Information supplied start
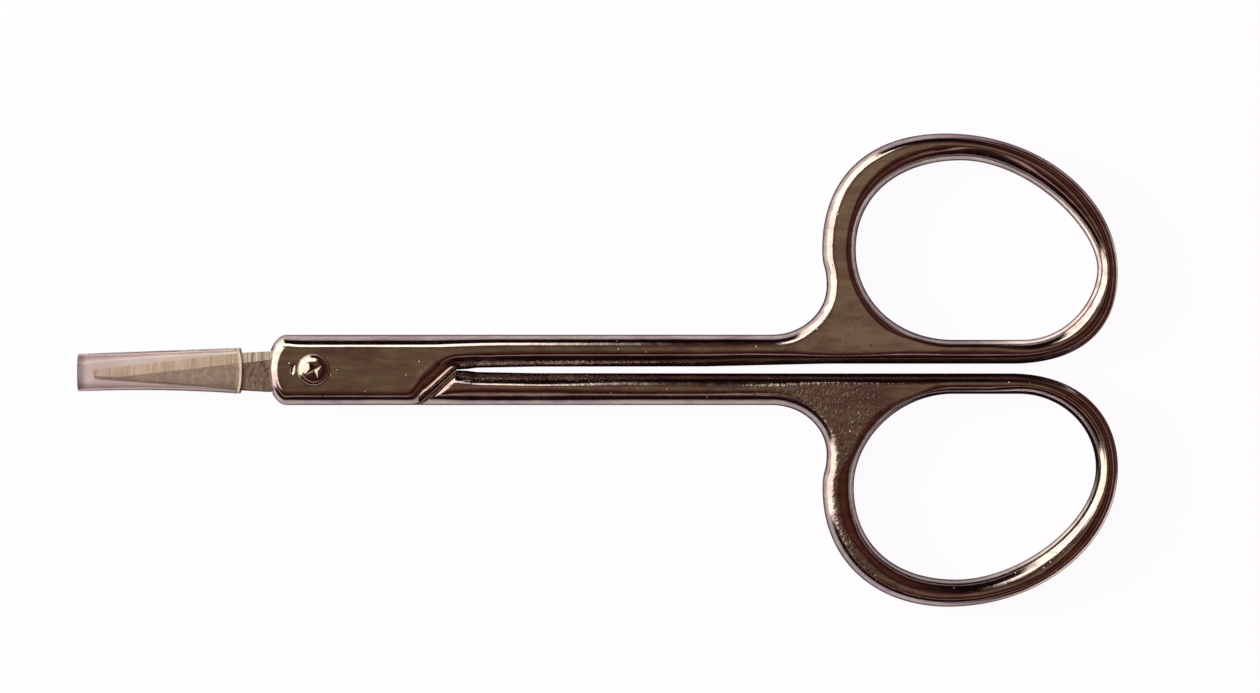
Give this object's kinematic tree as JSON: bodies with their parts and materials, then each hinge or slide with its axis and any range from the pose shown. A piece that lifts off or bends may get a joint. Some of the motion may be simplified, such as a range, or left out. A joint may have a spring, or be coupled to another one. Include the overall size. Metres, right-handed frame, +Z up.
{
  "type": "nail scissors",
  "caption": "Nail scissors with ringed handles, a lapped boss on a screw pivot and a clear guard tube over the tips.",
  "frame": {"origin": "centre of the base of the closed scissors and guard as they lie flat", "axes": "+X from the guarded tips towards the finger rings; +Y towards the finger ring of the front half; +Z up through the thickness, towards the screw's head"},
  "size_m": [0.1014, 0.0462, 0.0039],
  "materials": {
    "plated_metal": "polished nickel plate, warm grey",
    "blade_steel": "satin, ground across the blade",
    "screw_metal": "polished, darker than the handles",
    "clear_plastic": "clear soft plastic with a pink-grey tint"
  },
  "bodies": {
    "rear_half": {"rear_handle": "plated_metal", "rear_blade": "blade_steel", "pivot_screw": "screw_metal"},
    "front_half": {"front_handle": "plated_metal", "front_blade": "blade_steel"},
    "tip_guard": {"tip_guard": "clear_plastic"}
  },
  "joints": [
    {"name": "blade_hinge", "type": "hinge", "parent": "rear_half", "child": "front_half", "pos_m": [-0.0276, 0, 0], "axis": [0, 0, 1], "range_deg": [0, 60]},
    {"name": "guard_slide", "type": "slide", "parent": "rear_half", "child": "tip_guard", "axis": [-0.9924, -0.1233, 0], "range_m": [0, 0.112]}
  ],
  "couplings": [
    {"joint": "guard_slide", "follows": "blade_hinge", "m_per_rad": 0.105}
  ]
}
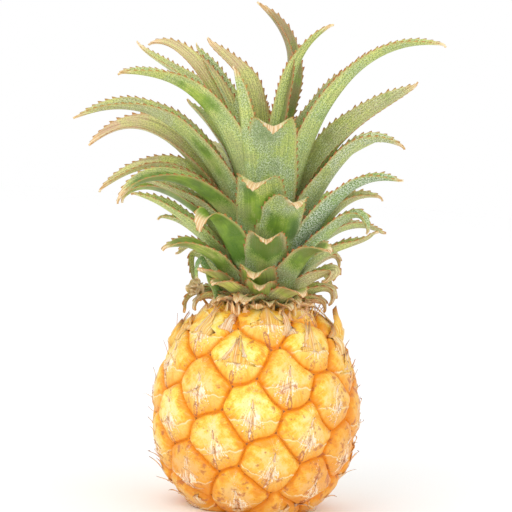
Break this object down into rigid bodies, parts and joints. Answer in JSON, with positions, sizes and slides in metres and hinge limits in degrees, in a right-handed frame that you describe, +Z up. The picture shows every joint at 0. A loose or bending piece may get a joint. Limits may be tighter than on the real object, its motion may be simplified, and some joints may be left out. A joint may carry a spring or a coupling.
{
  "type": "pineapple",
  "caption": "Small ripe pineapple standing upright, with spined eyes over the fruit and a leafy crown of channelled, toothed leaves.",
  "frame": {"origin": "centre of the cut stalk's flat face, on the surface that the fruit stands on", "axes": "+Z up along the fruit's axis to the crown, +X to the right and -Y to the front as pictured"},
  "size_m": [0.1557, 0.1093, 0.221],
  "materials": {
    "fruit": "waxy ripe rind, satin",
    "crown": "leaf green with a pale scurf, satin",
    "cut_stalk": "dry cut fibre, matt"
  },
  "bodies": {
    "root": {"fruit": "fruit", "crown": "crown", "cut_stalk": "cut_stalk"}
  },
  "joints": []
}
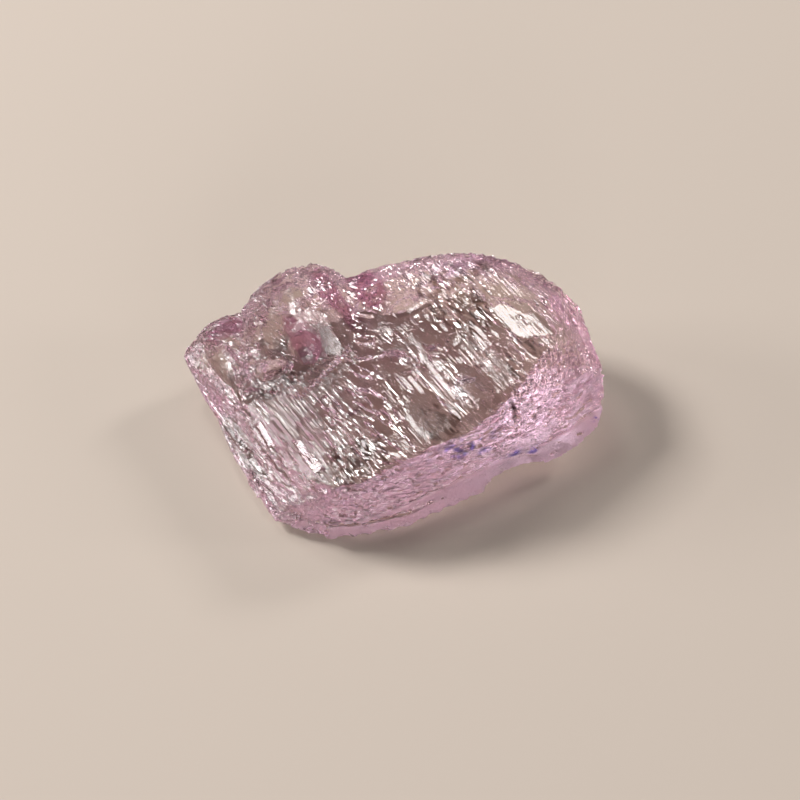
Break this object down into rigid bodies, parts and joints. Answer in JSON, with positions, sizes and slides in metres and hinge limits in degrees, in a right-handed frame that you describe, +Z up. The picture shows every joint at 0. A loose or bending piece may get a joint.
Information supplied end
#### Work instructions
Copy out the material above in its entirety. Every detail must match.

#### Result of the task
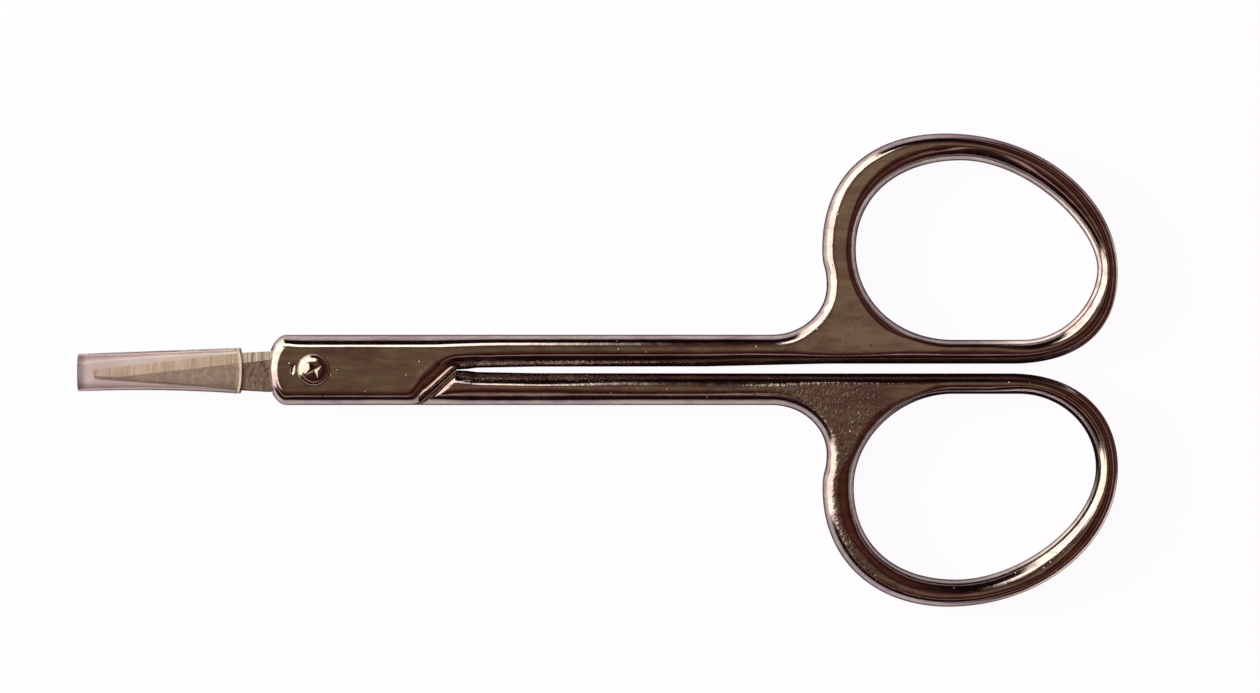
Give this object's kinematic tree as JSON: bodies with their parts and materials, then each hinge or slide with its axis and any range from the pose shown. A piece that lifts off or bends may get a joint. Some of the motion may be simplified, such as a range, or left out. A joint may have a spring, or be coupled to another one. Include the overall size. Metres, right-handed frame, +Z up.
{
  "type": "nail scissors",
  "caption": "Nail scissors with ringed handles, a lapped boss on a screw pivot and a clear guard tube over the tips.",
  "frame": {"origin": "centre of the base of the closed scissors and guard as they lie flat", "axes": "+X from the guarded tips towards the finger rings; +Y towards the finger ring of the front half; +Z up through the thickness, towards the screw's head"},
  "size_m": [0.1014, 0.0462, 0.0039],
  "materials": {
    "plated_metal": "polished nickel plate, warm grey",
    "blade_steel": "satin, ground across the blade",
    "screw_metal": "polished, darker than the handles",
    "clear_plastic": "clear soft plastic with a pink-grey tint"
  },
  "bodies": {
    "rear_half": {"rear_handle": "plated_metal", "rear_blade": "blade_steel", "pivot_screw": "screw_metal"},
    "front_half": {"front_handle": "plated_metal", "front_blade": "blade_steel"},
    "tip_guard": {"tip_guard": "clear_plastic"}
  },
  "joints": [
    {"name": "blade_hinge", "type": "hinge", "parent": "rear_half", "child": "front_half", "pos_m": [-0.0276, 0, 0], "axis": [0, 0, 1], "range_deg": [0, 60]},
    {"name": "guard_slide", "type": "slide", "parent": "rear_half", "child": "tip_guard", "axis": [-0.9924, -0.1233, 0], "range_m": [0, 0.112]}
  ],
  "couplings": [
    {"joint": "guard_slide", "follows": "blade_hinge", "m_per_rad": 0.105}
  ]
}
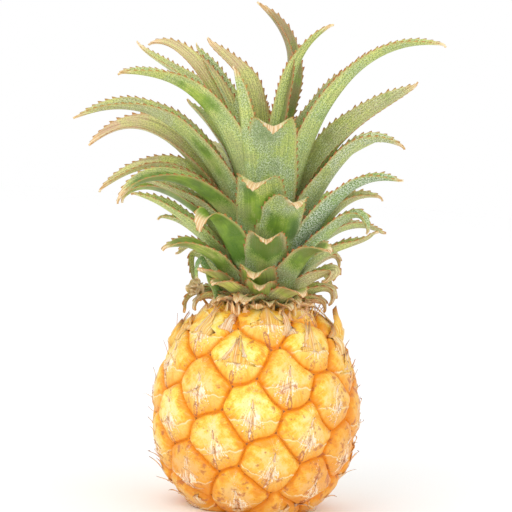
Break this object down into rigid bodies, parts and joints. Answer in JSON, with positions, sizes and slides in metres and hinge limits in degrees, in a right-handed frame that you describe, +Z up. The picture shows every joint at 0. A loose or bending piece may get a joint. Limits may be tighter than on the real object, its motion may be simplified, and some joints may be left out. A joint may carry a spring or a coupling.
{
  "type": "pineapple",
  "caption": "Small ripe pineapple standing upright, with spined eyes over the fruit and a leafy crown of channelled, toothed leaves.",
  "frame": {"origin": "centre of the cut stalk's flat face, on the surface that the fruit stands on", "axes": "+Z up along the fruit's axis to the crown, +X to the right and -Y to the front as pictured"},
  "size_m": [0.1557, 0.1093, 0.221],
  "materials": {
    "fruit": "waxy ripe rind, satin",
    "crown": "leaf green with a pale scurf, satin",
    "cut_stalk": "dry cut fibre, matt"
  },
  "bodies": {
    "root": {"fruit": "fruit", "crown": "crown", "cut_stalk": "cut_stalk"}
  },
  "joints": []
}
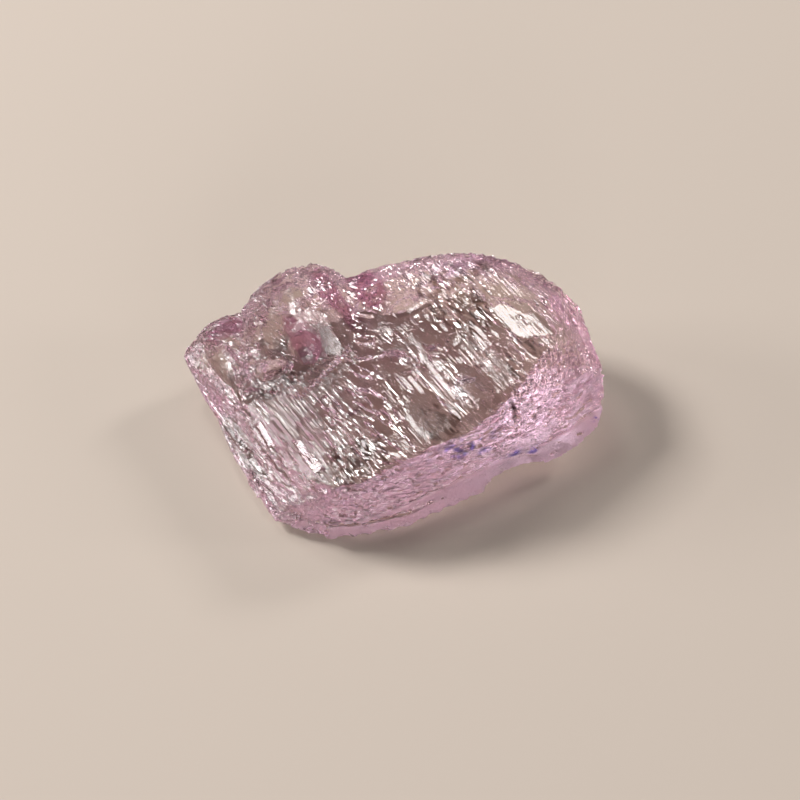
Break this object down into rigid bodies, parts and joints. Answer in JSON, with positions, sizes and slides in metres and hinge limits in degrees, in a right-handed frame that you describe, +Z up. The picture shows every joint at 0. A loose or bending piece may get a joint.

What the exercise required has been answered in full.